Assim, quando o filme se inicia com uma música sobre a falta de discussão do assunto em um âmbito familiar, é despertado um interesse que envolve como trazer essa história para o âmbito político de um Brasil em 2024 que continua enfrentando problemas raciais graves. Infelizmente, este é um sopro de atualidade que só retorna no final da obra, deixando claro que seus realizadores estão cientes do que estão tocando em uma espécie de ferida aberta e com muita dificuldade em cicatrizar.

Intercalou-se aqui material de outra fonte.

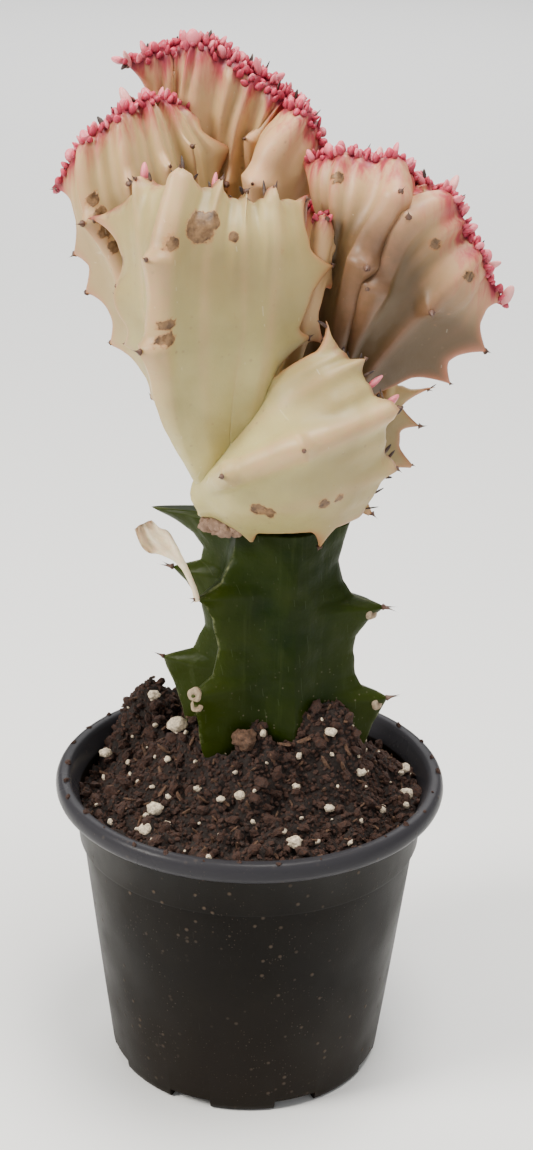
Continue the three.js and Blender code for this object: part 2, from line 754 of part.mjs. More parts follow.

Ao usar autos e textos da época, existe um fator de tentativa de recriação histórica que é um caminho possível, desde que os áudios dessa narração estejam ligados a algum projeto estético que cause impacto. O caminho que o filme escolhe é muito mais brando, abordando toda a situação por um lado mais educativo com as imagens. Ele acaba evocando todo o universo da educação formal que ele poderia se afastar para criar novos significados, e acaba desperdiçando essa chance em uma tentativa de apenas se fazer mais claro em relação a algo que já está posto no texto.
Por se tratar de uma obra de época, e que foi realizada em um momento em que a cultura brasileira estava sofrendo, novamente, graves ataques e cortes de verbas, é compreensível que se tenha escolhido um caminho mais neutro em relação às imagens, sem tornar-se excessivamente dispendioso. Mas a falta de clareza em relação aos personagens ou até mesmo as imagens que são vívidas em palavras, mas não no que se assiste, gera esse desencontro entre o áudio e o visual.
Não é uma obra má intencionada ou com problemas discursivos ou de interpretação na relação da história brasileira com o presente. Pelo contrário, ela tem um discurso ativo e claro que dialoga com as demais obras do documentarista. Mas a mensagem perde o impacto pela forma em que é colocada - tendo a abertura e o final como pontos necessários para seu nexo.